1988 was a year in which 234 people were murdered in Baltimore. Simon begins with a guy who was shot with a small-caliber gun. (“Now a bigger wound, like from a thirty-eight, you’re gonna have to get a new head.”) That the homicide detectives are irreverent is no surprise; their professionalism and inventiveness are. You’ve got to study the body. In a drug-filled neighborhood — and in inner city Baltimore, what neighborhood isn’t? — you’ve got to cajole witnesses into coming forward. And the witnesses are mostly liars; before you interrogate them, you’ve got to read their psyches. Your gun? You use it so little you have to remember to take it from your desk drawer.  

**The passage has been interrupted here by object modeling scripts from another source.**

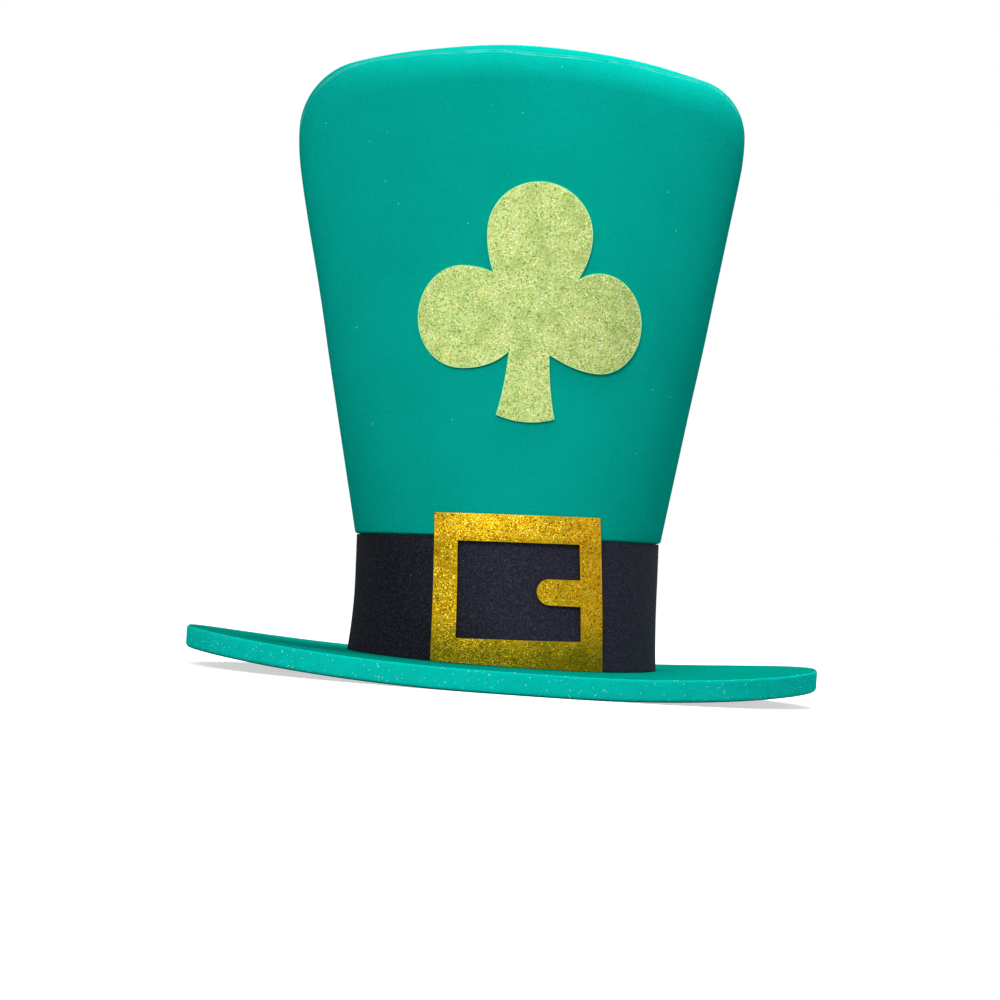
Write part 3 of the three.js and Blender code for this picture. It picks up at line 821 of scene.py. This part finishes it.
class HAT_OT_crown(Operator):
    """Make the two foam panels of the crown, glued along the sides and the top"""

    bl_idname = "foam_hat.crown"
    bl_label = "Make Crown"

    def execute(self, context):
        s, c = context.scene.hat_sizes, context.scene.hat_colours
        skin = green_foam(c, "green_skin", c.green, c.green_deep, 0.45, "skin")
        seam = green_foam(c, "green_seam", c.green_seam, c.green, 0.9, "cut")
        for node, side in (("crown_front", -1), ("crown_back", 1)):
            outer = crown_skin(s, side, 0.0)
            inner = crown_skin(s, side, s.crown_wall)
            inward = inner - outer
            inward /= np.linalg.norm(inward, axis=-1, keepdims=True)
            calm = smooth((outer[..., 2:3] - outer[..., 2].min()) / (2 * s.band_height) - 0.6)
            outer = uneven(outer, -inward * calm, FOAM_WAVE_REACH, FOAM_WAVE_WIDTH, s.seed)
            dips = crown_dips(outer.shape[:2], side, s.seam_dip)
            outer = outer + inward * dips[..., None]
            on_edge = np.minimum(dips[:-1, :-1], dips[1:, 1:]) + np.abs(np.diff(dips[:-1], axis=1)) > TINY
            name = node + "_panel"
            mesh = slab_mesh(name, grid_faces(*outer.shape[:2]), outer, inner, on_edge.reshape(-1))
            new_piece(name, mesh, [skin, seam], node)
        return {"FINISHED"}


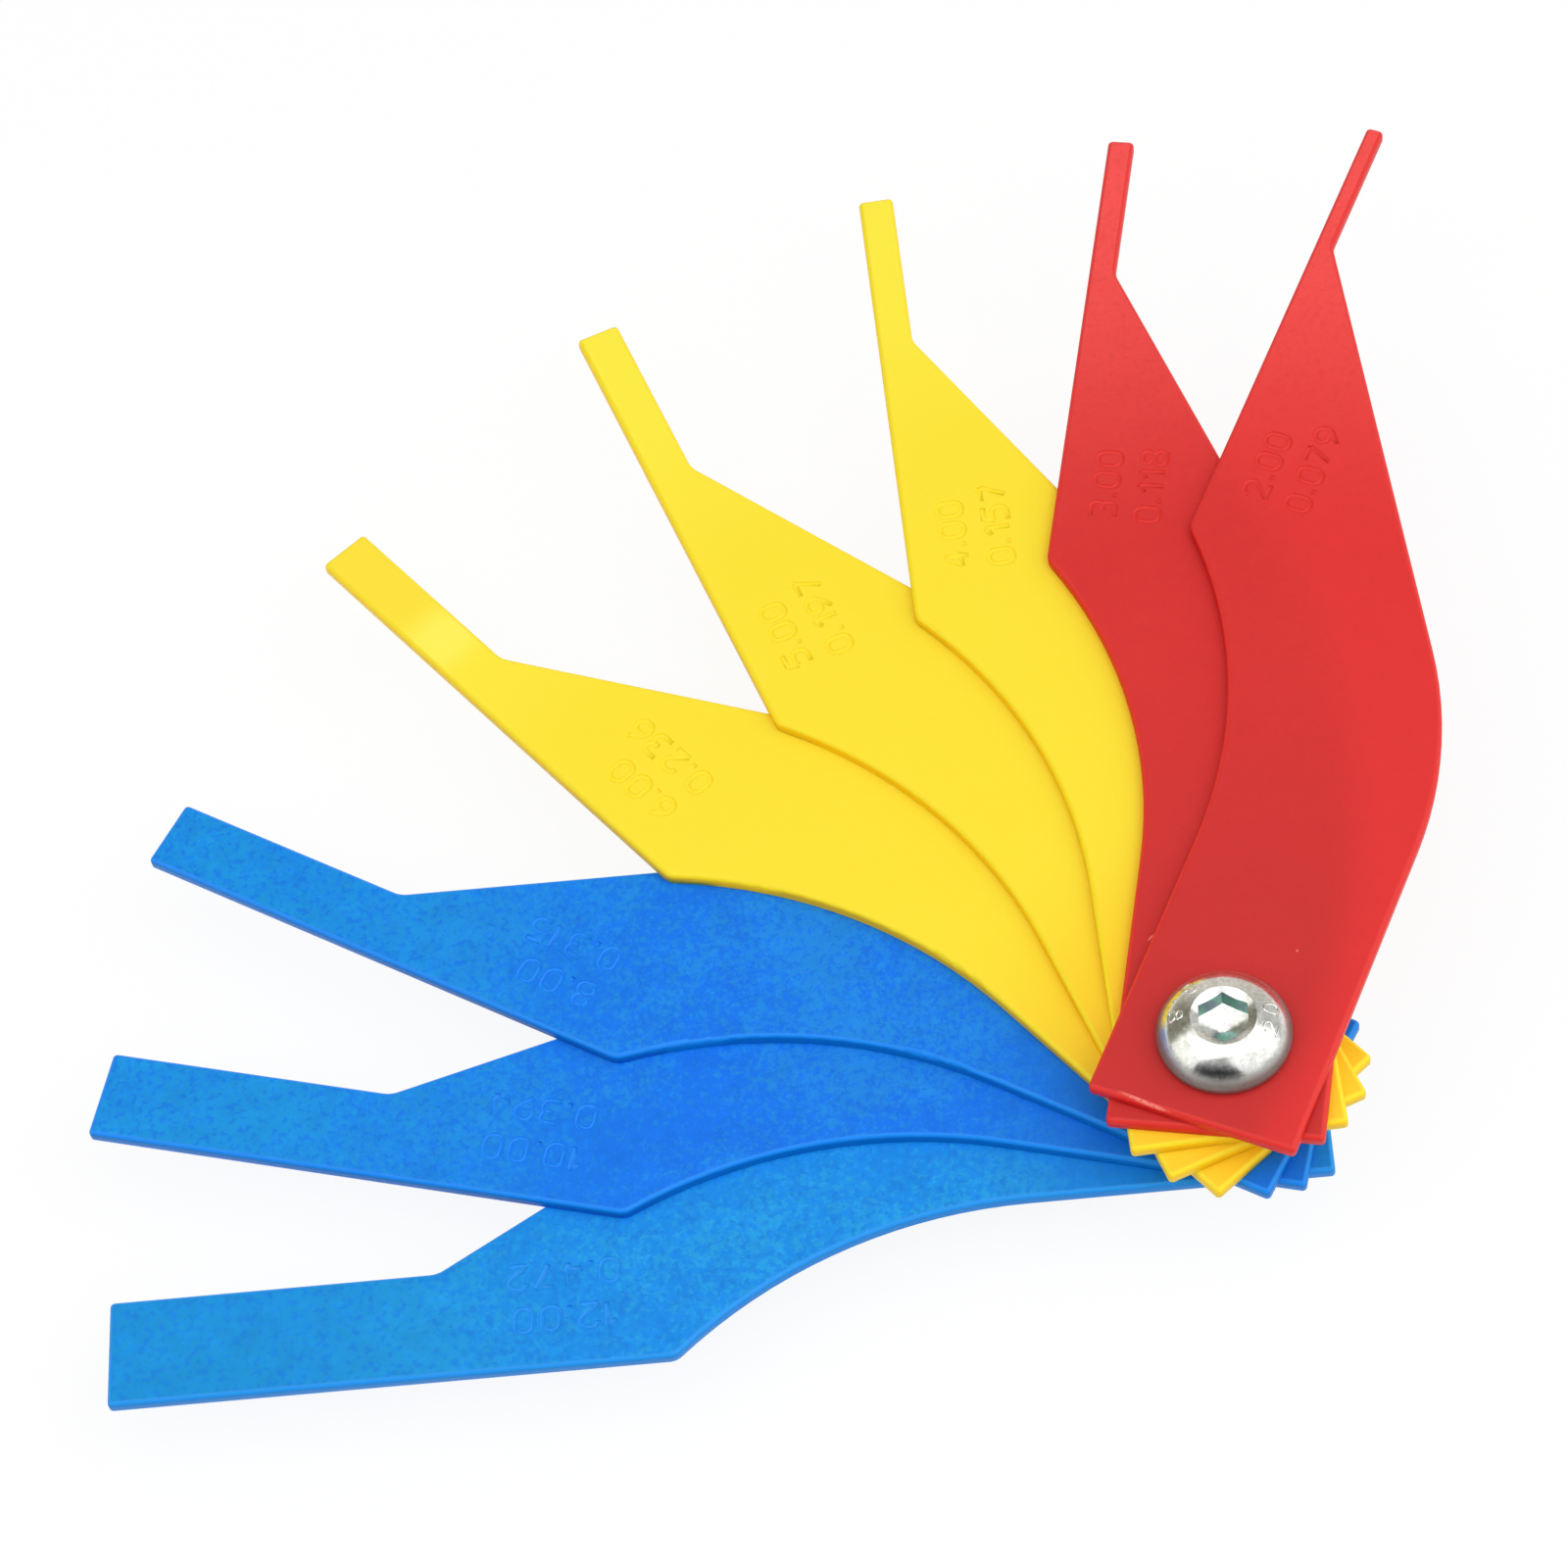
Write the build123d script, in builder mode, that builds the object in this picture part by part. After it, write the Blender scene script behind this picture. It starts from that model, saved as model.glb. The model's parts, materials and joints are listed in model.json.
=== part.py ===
"""Brake pad thickness gauge: eight flat moulded blades fanned out on one pivot screw.

Millimetres and degrees. The pivot axis is Z, the origin is the middle of the screw's lower end.
A blade's own frame has X along its base, with the pivot at its origin.
"""

import os
from math import acos, degrees, radians, sqrt, tan

from build123d import *

# Blades, from the top of the stack down, each named by the width of its measuring tip
tip_widths = (2, 3, 4, 5, 6, 8, 10, 12)
# Where each blade points in the open fan, about the pivot
fan_angles = (57.9, 72.1, 86.3, 103.8, 123.0, 142.6, 158.4, 173.4)
blade_thickness = 1.4
# Free play between one blade and the next, and at both ends of the stack
stack_gap = 0.05

# Outline of a blade
base_width = 22.6
# From the pivot to the square end of the base
base_setback = 10.2
# From the base's middle line to the tip's outer edge
tip_offset = 25.9
# The outer edge runs straight to here, then bends outward as far as the shoulder
bend_start = 21.9
bend_radius = 55.5
shoulder_round = 2.0
# The inner edge rises along one line on all the blades. It would meet the tip's outer edge here
belly_reach = 104.7
belly_angle = 30.4
belly_radius = 48.0
throat_round = 3.0
# From where those two lines would meet to the end of the tip
tip_overhang = 14.3

# Edges of a blade
corner_round = 0.5
rim_round = 0.6
# The most of a thickness or a width that one rounded edge may take up
round_share = 0.45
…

This is life in “the major leagues, the center ring, the show. When Cain threw a cap into Abel, you don’t think the Big Guy told a couple of fresh uniforms to go down and work up the prosecution report. Hell, no, he sent for a fucking detective. And it will always be that way, because the homicide unit of any urban police force has for generations been the natural habitat of the thinking cop.”

You know these detectives, because you have seen them, mildly fictionalized, on television, in the HBO series based on the book. They’re Yaphet Kotto, Ned Beatty, Andre Braugher, Kyle Secor, Melissa Leo and Richard Belzer. They’re very accomplished at playing cops, but the compression of television — even on HBO — makes a difference. As critics like to say. “The book is better.”

It is certainly more disturbing. Early in February, detectives find a body in a back yard. The victim has been sexually assaulted, stabbed and strangled. Her name: Latonya Wallace. Her age: eleven.

You are with the cops as they tell her family. As they canvas the neighborhood — a down-and-out street where, literally, they see a giant rat chase a cat. As they work on the case, month after month. There are a dozen other cases in these pages, but this is the one that haunted me and would probably obsess you, and as I read on, I was impatient for Simon to get back to it.

Impatient, but never annoyed. Because this book teaches you so much. Why the detectives much prefer a body found in a house. Why it’s smart to put a hand on the hood of a parked car, because if it’s warm, it may recently have been ditched. Why you don’t bother to lean on professional criminals after you’ve read them their rights. Why plea bargains make sense. How homicide detectives deal with death. And why the African American detective, the erudite son of a jazz musician, doesn’t get assigned to certain cases: “We need someone who sounds like a black guy.”

But, mostly, it’s the cases that grab you — the puzzles waiting to be solved. And the surprises, like, in October, a second murder of a little girl. And then a clue, from an old file: a murder of a girl who looks very much like Latonya Wallace. Detectives exult. Just as they cheer the connection between a tiny chip of paint of Latonya’s stocking and the paint on a certain doorway.

I won’t tell you how that plays out. Or what happens when a dozen jurors have to decide the fate of a man who has shot and blinded a police officer.  Or who the Fish Man is. Or …. but you see the problem. To read “Homicide” is to enter into a world so vivid that you emerge changed and blinking, stunned by what you have learned about humanity on the edge and, not least, grateful for the guys on the homicide squad.